* _OBJECTIVE_: Print all of the data exactly as written.

* _STORED DATA_:
START

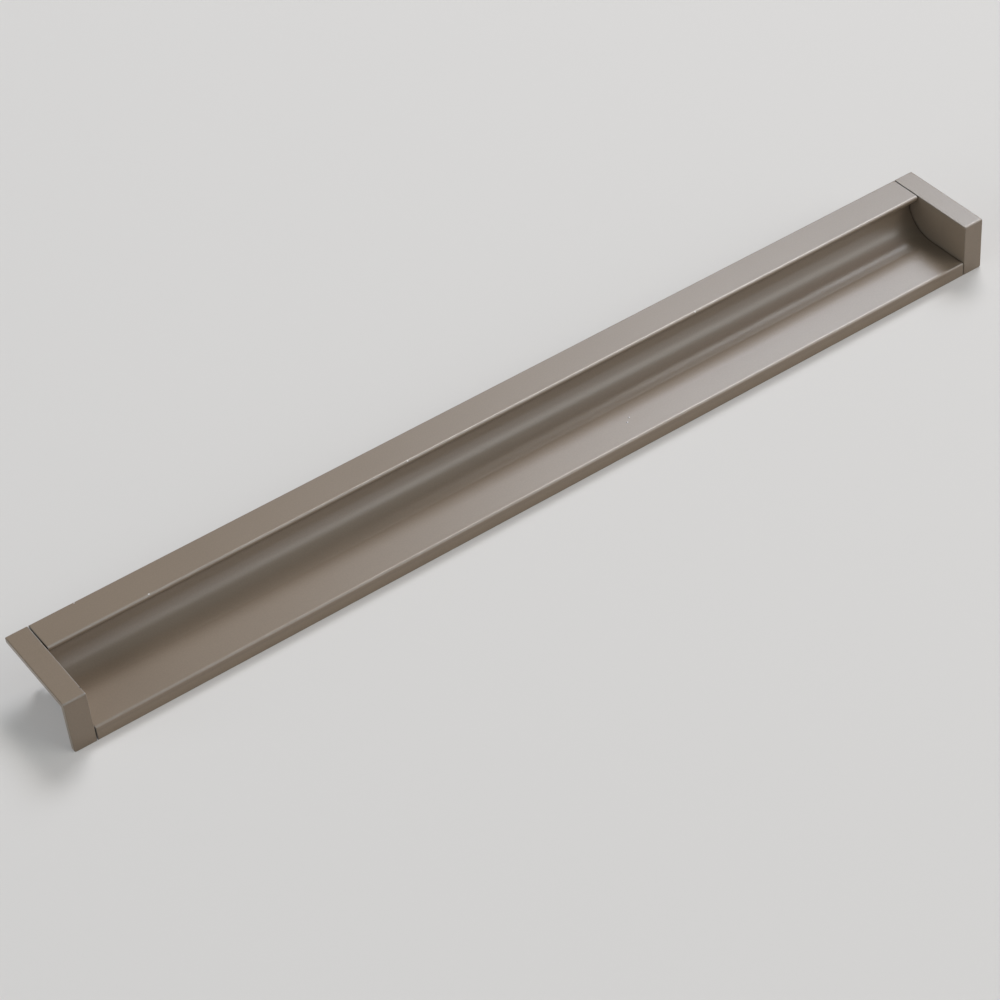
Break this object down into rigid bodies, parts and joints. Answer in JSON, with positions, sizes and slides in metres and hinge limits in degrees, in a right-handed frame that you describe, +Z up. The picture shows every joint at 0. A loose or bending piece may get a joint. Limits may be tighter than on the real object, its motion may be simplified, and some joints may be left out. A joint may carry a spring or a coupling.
{
  "type": "handleless finger pull profile",
  "caption": "Recessed finger pull for the edge of a cabinet door: a curved metal channel under a flat cover rim, with a front lip and L-shaped end caps.",
  "frame": {"origin": "below the middle of the pull, level with the bottom edge of its front flange", "axes": "+X along the channel, +Y from the front flange towards the cover rim, +Z up out of the pocket, through the mouth of the channel"},
  "size_m": [0.3, 0.0306, 0.017],
  "materials": {
    "profile_lacquer": "satin taupe metallic lacquer on an extruded profile",
    "cap_lacquer": "satin taupe metallic lacquer on a cast cap"
  },
  "bodies": {
    "root": {"channel_profile": "profile_lacquer", "end_cap_left": "cap_lacquer", "end_cap_right": "cap_lacquer"}
  },
  "joints": []
}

END

* _THE OUTPUT_:
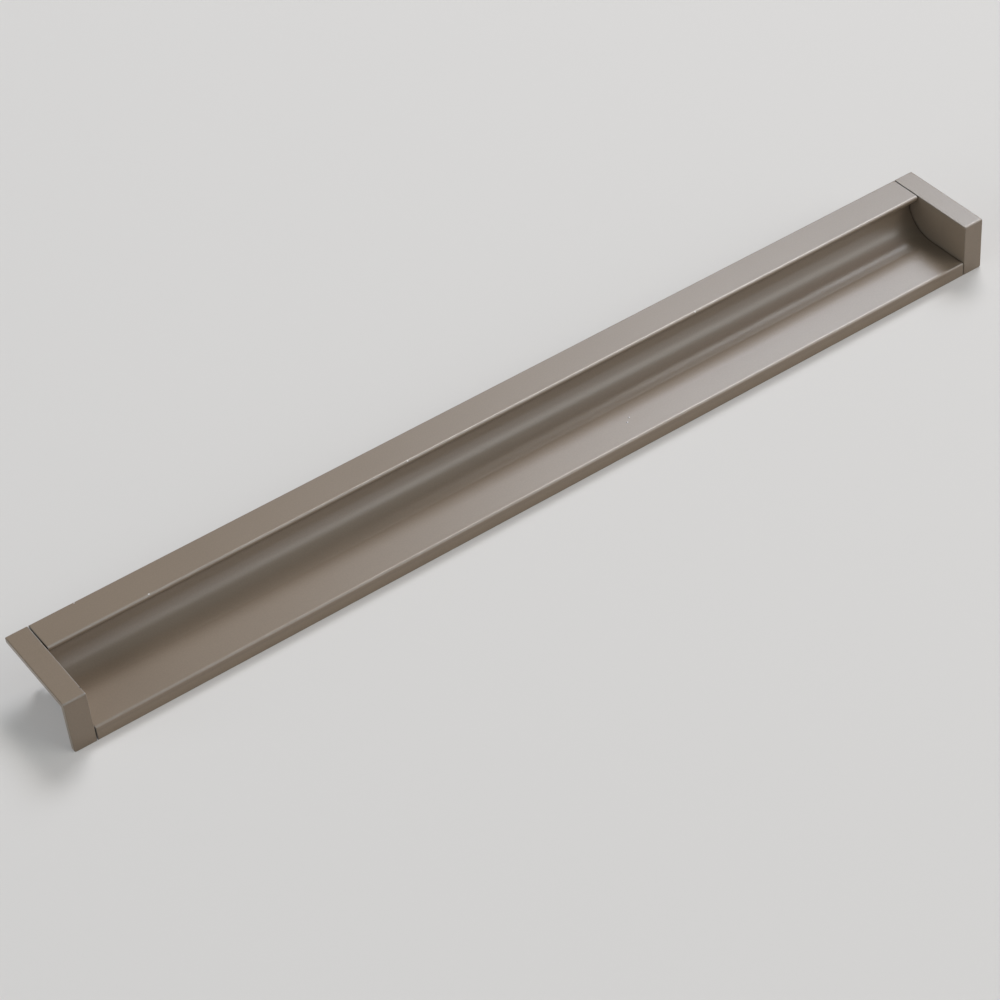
Break this object down into rigid bodies, parts and joints. Answer in JSON, with positions, sizes and slides in metres and hinge limits in degrees, in a right-handed frame that you describe, +Z up. The picture shows every joint at 0. A loose or bending piece may get a joint. Limits may be tighter than on the real object, its motion may be simplified, and some joints may be left out. A joint may carry a spring or a coupling.
{
  "type": "handleless finger pull profile",
  "caption": "Recessed finger pull for the edge of a cabinet door: a curved metal channel under a flat cover rim, with a front lip and L-shaped end caps.",
  "frame": {"origin": "below the middle of the pull, level with the bottom edge of its front flange", "axes": "+X along the channel, +Y from the front flange towards the cover rim, +Z up out of the pocket, through the mouth of the channel"},
  "size_m": [0.3, 0.0306, 0.017],
  "materials": {
    "profile_lacquer": "satin taupe metallic lacquer on an extruded profile",
    "cap_lacquer": "satin taupe metallic lacquer on a cast cap"
  },
  "bodies": {
    "root": {"channel_profile": "profile_lacquer", "end_cap_left": "cap_lacquer", "end_cap_right": "cap_lacquer"}
  },
  "joints": []
}